Stored entries —
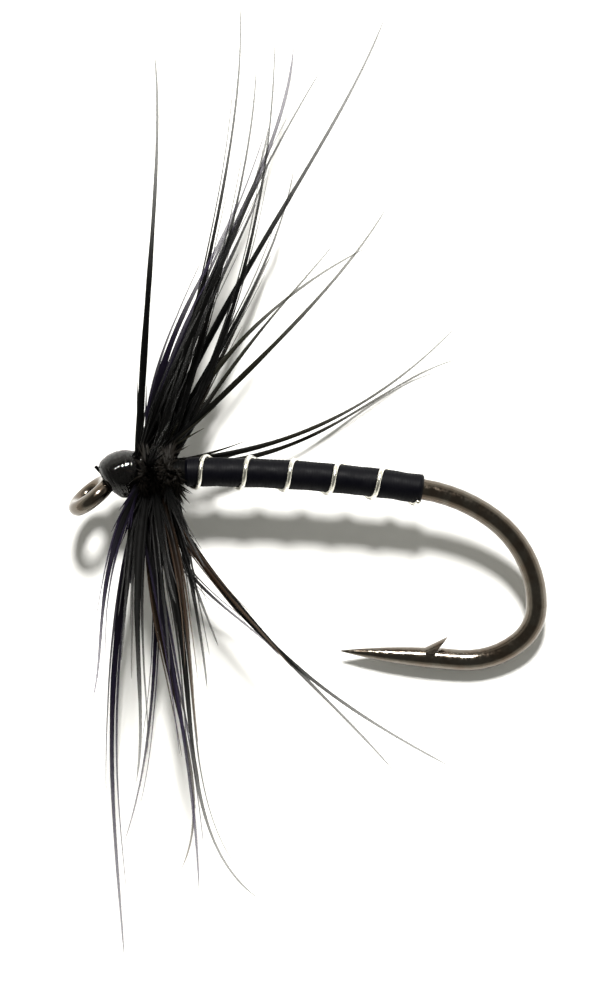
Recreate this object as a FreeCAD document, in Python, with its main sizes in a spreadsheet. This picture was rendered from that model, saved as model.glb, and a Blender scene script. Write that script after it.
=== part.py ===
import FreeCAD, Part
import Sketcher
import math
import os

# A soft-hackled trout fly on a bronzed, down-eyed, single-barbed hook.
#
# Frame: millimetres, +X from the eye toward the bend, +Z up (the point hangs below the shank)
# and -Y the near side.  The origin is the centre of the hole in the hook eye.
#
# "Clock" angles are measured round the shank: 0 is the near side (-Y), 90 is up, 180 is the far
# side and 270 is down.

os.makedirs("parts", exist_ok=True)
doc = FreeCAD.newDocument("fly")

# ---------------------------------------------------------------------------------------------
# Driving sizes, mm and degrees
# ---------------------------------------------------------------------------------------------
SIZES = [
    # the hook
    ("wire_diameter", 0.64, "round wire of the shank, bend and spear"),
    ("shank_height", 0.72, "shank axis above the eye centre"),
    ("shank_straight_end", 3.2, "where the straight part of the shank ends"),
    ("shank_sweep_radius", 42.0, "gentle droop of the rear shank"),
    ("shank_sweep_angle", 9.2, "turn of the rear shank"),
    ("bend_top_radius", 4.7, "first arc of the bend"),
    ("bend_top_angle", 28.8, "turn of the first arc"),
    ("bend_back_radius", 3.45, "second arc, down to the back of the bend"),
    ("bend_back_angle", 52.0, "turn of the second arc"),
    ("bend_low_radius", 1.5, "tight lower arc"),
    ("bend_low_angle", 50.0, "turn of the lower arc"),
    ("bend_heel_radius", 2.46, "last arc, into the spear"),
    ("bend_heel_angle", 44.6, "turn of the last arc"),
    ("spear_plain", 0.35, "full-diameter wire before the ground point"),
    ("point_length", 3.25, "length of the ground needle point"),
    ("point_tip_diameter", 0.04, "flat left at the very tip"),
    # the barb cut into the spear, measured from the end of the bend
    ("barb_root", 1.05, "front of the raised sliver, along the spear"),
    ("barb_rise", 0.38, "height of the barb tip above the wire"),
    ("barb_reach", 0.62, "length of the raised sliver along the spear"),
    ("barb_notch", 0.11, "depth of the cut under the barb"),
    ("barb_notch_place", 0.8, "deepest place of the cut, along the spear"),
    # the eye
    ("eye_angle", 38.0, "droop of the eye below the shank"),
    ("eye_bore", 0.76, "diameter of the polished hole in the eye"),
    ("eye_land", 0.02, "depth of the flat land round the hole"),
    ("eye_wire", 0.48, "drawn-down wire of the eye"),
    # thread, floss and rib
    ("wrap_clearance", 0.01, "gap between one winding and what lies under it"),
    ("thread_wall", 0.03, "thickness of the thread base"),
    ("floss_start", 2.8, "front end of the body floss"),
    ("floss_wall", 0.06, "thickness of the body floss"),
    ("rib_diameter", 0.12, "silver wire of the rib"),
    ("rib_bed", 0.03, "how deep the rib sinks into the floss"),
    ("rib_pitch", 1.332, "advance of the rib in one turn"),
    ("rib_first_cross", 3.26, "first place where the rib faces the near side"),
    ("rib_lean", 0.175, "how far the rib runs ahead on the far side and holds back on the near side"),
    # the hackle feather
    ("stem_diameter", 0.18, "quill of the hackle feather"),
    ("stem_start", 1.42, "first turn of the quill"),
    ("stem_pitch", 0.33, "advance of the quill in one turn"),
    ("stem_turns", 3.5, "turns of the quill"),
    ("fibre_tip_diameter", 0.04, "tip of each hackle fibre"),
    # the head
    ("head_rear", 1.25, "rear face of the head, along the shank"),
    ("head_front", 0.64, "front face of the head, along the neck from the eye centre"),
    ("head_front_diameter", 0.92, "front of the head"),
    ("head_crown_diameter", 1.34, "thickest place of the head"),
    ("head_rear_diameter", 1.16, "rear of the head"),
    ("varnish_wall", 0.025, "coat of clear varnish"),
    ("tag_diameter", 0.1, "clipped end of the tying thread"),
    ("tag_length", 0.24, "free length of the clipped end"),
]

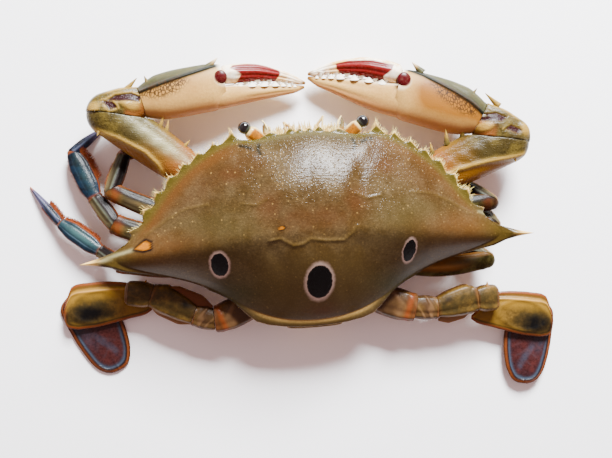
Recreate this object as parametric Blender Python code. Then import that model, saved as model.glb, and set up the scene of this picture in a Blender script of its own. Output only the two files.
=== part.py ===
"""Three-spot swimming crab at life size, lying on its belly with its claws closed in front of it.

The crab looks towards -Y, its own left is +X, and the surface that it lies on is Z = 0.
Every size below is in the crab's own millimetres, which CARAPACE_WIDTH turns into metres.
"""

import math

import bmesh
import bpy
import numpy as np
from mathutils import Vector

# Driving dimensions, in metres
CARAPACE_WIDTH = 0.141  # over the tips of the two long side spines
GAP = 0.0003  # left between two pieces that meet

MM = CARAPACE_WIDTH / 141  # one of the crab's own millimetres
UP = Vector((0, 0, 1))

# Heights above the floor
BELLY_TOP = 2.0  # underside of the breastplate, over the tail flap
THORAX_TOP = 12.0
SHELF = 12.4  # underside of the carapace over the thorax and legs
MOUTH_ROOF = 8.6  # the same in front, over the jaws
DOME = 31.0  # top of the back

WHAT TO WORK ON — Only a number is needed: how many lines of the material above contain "that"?

TASK SOLUTION — 4